Influencer di dunia marketing telah menjadi kekuatan yang diakui, serta terbukti dapat menghasilkan tingkat konversi yang tinggi. Hal ini juga berlaku dalam industri video game. Sudah bukan rahasia bahwa banyak penerbit ternama yang gemar membayar influencer terkenal untuk memainkan game baru mereka lewat platform streaming Twitch, contohnya EA ketika merilis Apex Legends beberapa waktu lalu. Di zaman sekarang, popularitas suatu game di Twitch bahkan dapat menjadi indikator kuat akan kesuksesannya di pasaran.
Yang jadi pertanyaan bagi kita adalah seberapa efektif kekuatan influencer itu, dan berapa besar biaya yang dibutuhkan untuk menggunakan influencer marketing? Wall Street Journal (WSJ) mengungkapnya dalam artikel yang diterbitkan pada tanggal 18 Mei 2019 kemarin. Menurut laporan WSJ tersebut, streamer terkenal di Twitch bisa mendapatkan kontrak untuk memainkan game dengan nilai hingga US$50.000 per jam, atau sekitar Rp724,1 juta per jamnya. Luar biasa!
WSJ menyebutkan bahwa beberapa penerbit yang sudah sering menggunakan jasa influencer ternama antara lain Activision Blizzard, Take-Two, Ubisoft, serta tentu saja Electronic Arts. Menariknya, angka US$50.000 itu bukan angka terbesar di dunia streaming. Menurut sumber-sumber yang dikontak oleh Kotaku, tawaran streaming itu bisa mencapai US$60.000, bahkan lebih. Untuk kontrak jangka panjang, nilainya bisa mencapai ratusan ribu bahkan jutaan dolar.

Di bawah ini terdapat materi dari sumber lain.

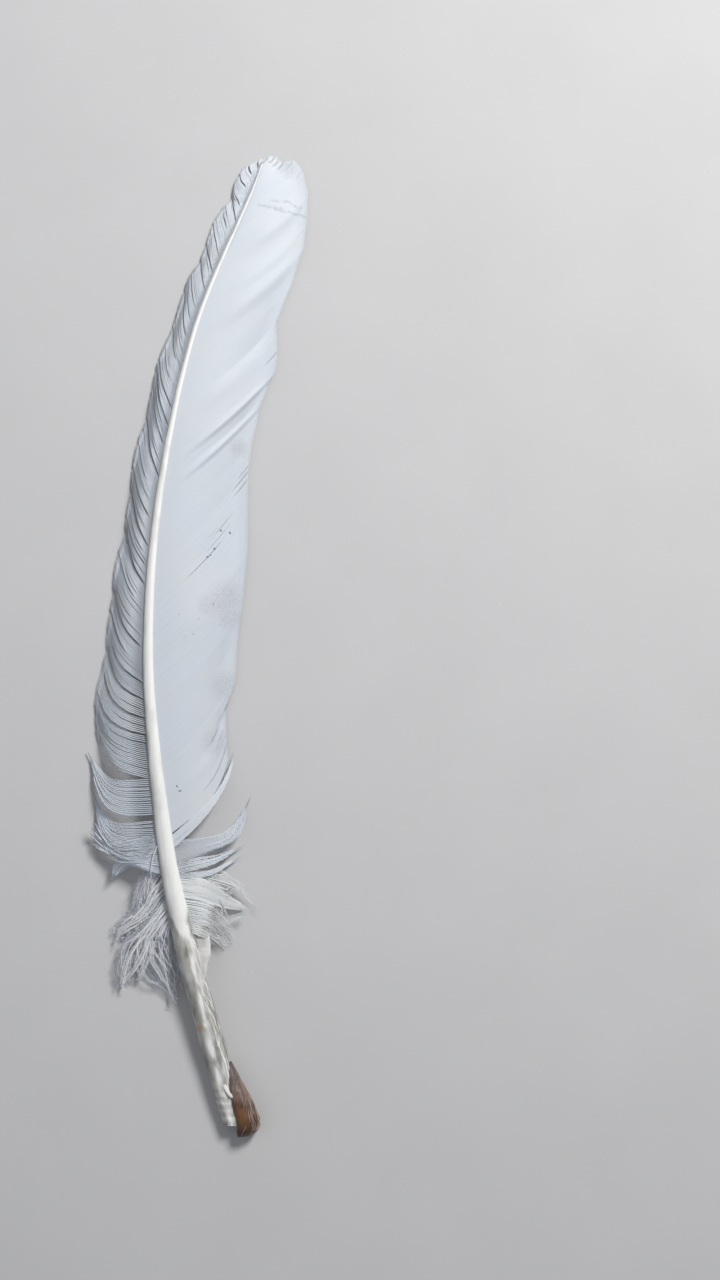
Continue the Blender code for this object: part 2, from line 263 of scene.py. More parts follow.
# How each of them is made up: the number of barbs, how far they spread at the tip, the share of
# the length at which the shortest ends, how much they bend, half the width of a barb where
# nothing narrows it, how high its crest stands, the width of a barb in pitches, the share of the
# length from which the barbs part, and how strongly they keep their directions.
MAKE_UP = {
    "horn_upper": (18, 0.5, 0.76, 0.08, 0.45, 0.14, 0.70, 1.0, 1.8),
    "horn_lower": (24, 0.6, 0.74, 0.10, 0.45, 0.14, 0.70, 1.0, 1.8),
    "frayed_upper": (12, 3.2, 0.86, 0.60, 0.42, 0.14, 0.80, 0.55, 1.8),
    "frayed_lower": (14, 3.2, 0.84, 0.70, 0.42, 0.14, 0.80, 0.55, 1.8),
    "hooked_horn": (13, 1.8, 0.84, 0.15, 0.70, 0.14, 1.00, 1.0, 1.8),
    "edge_lock": (8, 0.5, 0.75, 0.05, 0.50, 0.06, 1.25, 1.0, 1.1),
    "long_horn": (16, 0.6, 0.62, 0.15, 0.45, 0.12, 0.85, 1.0, 1.8),
    "short_horn": (8, 0.6, 0.72, 0.20, 0.42, 0.12, 0.90, 1.0, 1.8),
    "wisp": (5, 0.3, 0.85, 0.15, 0.32, 0.10, 1.00, 1.0, 1.8),
    "web": (14, 1.0, 0.88, 0.05, 0.60, 0.03, 1.15, 1.0, 1.6),
    "web_foot": (15, 5.2, 0.62, 0.50, 0.40, 0.10, 0.90, 0.30, 1.6),
    "strands": (11, 4.4, 0.60, 0.65, 0.30, 0.10, 0.90, 0.20, 1.6),
}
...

Ninja (Tyler Blevins) adalah salah satu streamer yang dikabarkan pernah menerima kontrak tujuh digit tersebut. Menurut laporan Reuters, Ninja menerima bayaran sebesar US$1.000.000 dari EA untuk mempromosikan Apex Legends di Twitch dan Twitter. EA juga mengontrak beberapa streamer lain, contohnya Shroud (Michael Grzesiek). Strategi ini terbilang sukses, karena Apex Legends sempat menjadi game paling populer di Twitch untuk waktu yang cukup lama. Nilai saham EA pun meningkat hingga sekitar 10% karenanya.
“Game Anda menduduki peringkat atas di Twitch sekarang punya nilai yang besar,” kata Adam Lieb, CEO perusahaan marketing Gamesight, dilansir dari Kotaku. Menurutnya, dengan biaya yang sama, pemasangan iklan di Twitch atau IGN tidak akan menghasilkan dampak yang sama besarnya. Akan tetapi penentuan nilai kontrak streamer ini cukup rumit karena tidak semua streamer dapat memberi hasil yang sama.

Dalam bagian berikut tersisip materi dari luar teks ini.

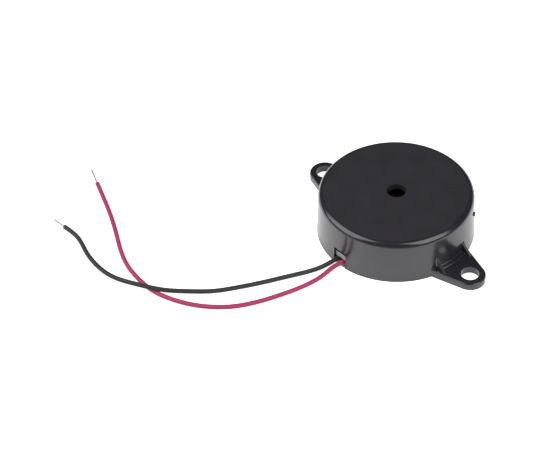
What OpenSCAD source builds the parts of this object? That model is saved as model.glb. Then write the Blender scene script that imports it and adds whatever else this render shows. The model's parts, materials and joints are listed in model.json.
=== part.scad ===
// Piezo buzzer: round housing with two screw ears, brass and ceramic sounder disc,
// drive board, back cover and two thin leads. Millimetres, +Z up, origin at the
// centre of the base, +X through the ear holes, leads leave towards -Y.

/* [Housing] */
// Diameter of the wall just under the rounded rim
housing_d = 30; // [29:0.1:31]
// Overall height
housing_h = 9.5; // [9:0.1:14]
// How far the wall's foot stands out from its top, as draft
draft = 0.2; // [0.05:0.05:0.4]
// Radius of the rounded rim
rim_r = 1.2; // [0.3:0.1:1.6]
// How far the wall's foot flares out
flare_out = 0.1; // [0.05:0.05:0.3]
// Height of the flare at the foot
flare_h = 0.9; // [0.4:0.1:1.3]
// Thickness of the wall beside the disc
wall_t = 1.4; // [1.3:0.1:1.8]
// Thickness of the top plate
top_t = 1.2; // [0.8:0.1:1.8]
// Diameter of the sound hole
sound_hole_d = 3.7; // [1.5:0.1:8]
// Height of the sound chamber above the disc
chamber_h = 2; // [1:0.1:2.4]
// Width of the gate mark, the small stub on the wall where the plastic was fed in
gate_w = 0.5; // [0.4:0.1:1.2]
// Height of the gate mark
gate_h = 0.7; // [0.6:0.1:1.6]
// How far the gate mark stands out from the wall
gate_out = 0.25; // [0.1:0.05:0.4]
// Height of the gate mark's middle above the base
gate_z = 5.7; // [5:0.1:6.5]
// Direction of the gate mark, in degrees from the right ear
gate_turn = 37; // [30:1:60]
// Width of the ledge that the disc is glued to
disc_ledge_w = 1; // [0.6:0.1:2]
// Width of the ledge that stops the circuit board
board_ledge_w = 0.5; // [0.3:0.1:0.6]

/* [Ears] */
// Distance between the two ear holes
ear_pitch = 40; // [39:0.5:46]
// Diameter of the ear holes
ear_hole_d = 3.5; // [2:0.1:4.2]
// Radius of the rounded ear tip
ear_tip_r = 3; // [2.5:0.1:3.6]
// Width of the ear where it meets the wall
ear_root_w = 9.8; // [9.4:0.1:12]
// Thickness of the ears
ear_t = 1.5; // [1.1:0.1:2.5]
// Rounding of the ears' top edges
ear_edge_r = 0.3; // [0.1:0.05:0.5]
// Clear width between the two gussets of an ear
gusset_gap = 6.2; // [4:0.1:6.4]
// Thickness of a gusset
gusset_t = 0.6; // [0.4:0.1:0.7]
// Height of a gusset at the wall, above the base
gusset_h = 4.1; // [2.8:0.1:6]
// How far a gusset's foot reaches out from the wall
gusset_reach = 2.3; // [1:0.1:2.6]
// Width of the low step on the ear, next to the wall
step_w = 0.85; // [0.4:0.05:1.4]
// Height of the low step above the ear
step_h = 0.3; // [0.1:0.05:0.6]
// Diameter of the round moulding pip beside a gusset
pip_d = 0.7; // [0.4:0.1:0.8]

/* [Lead exit] */
// Width of the notch in the wall's foot
notch_w = 3.1; // [3:0.1:4]
// Sideways place of the notch
notch_x = 0.1; // [0.05:0.05:0.15]
// Height of the notch
notch_h = 3.6; // [2:0.1:4]
// Depth of the notch in the wall, down to its lip
notch_depth = 0.45; // [0.2:0.05:0.6]
// How much deeper the notch is above the lip
lip_t = 0.2; // [0.1:0.05:0.25]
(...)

Sebagai contoh, ketika audiens seorang streamer sudah sangat besar, bisa jadi banyak dari audiens itu terdiri dari pemirsa muda. Artinya kemungkinan mereka berinteraksi dengan konten game yang disiarkan lebih kecil. Kita tidak bisa mematok perhitungan harga sederhana, misalnya US$1 untuk 1 viewer per 1 jam.
Efektivitas influencer salah satunya datang dari kedekatan personal antara influencer dengan audiens mereka. Ketika audiens modern melihat iklan konvensional, mereka cenderung kurang percaya karena mereka tahu iklan sudah dirancang oleh perusahaan untuk menunjukkan keunggulan produk. Tapi ketika melihat influencer, mereka menemukan sosok yang lebih terpercaya, apa adanya, dan dapat menjadi rujukan rekomendasi yang lebih baik. Influencer yang terikat kontrak pasti memiliki aturan-aturan tertentu (misalnya tidak boleh berkata kasar ketika streaming), tapi mereka masih dipandang sebagai sosok yang jujur ketimbang iklan konvensional.
Dengan semakin membesarnya pasar industri streaming, para selebritas internet telah menjadi sarana pemasaran yang efektif dan relatif murah. Nanti mungkin akan tiba waktunya di mana kita tak lagi bisa membedakan mana konten video yang jujur dan mana yang sebenarnya iklan. Tugas para streamer dan influencer adalah menjaga integritas mereka agar mereka tetap objektif terhadap produk yang mereka iklankan, dan tidak berubah menjadi perpanjangan mulut korporasi saja.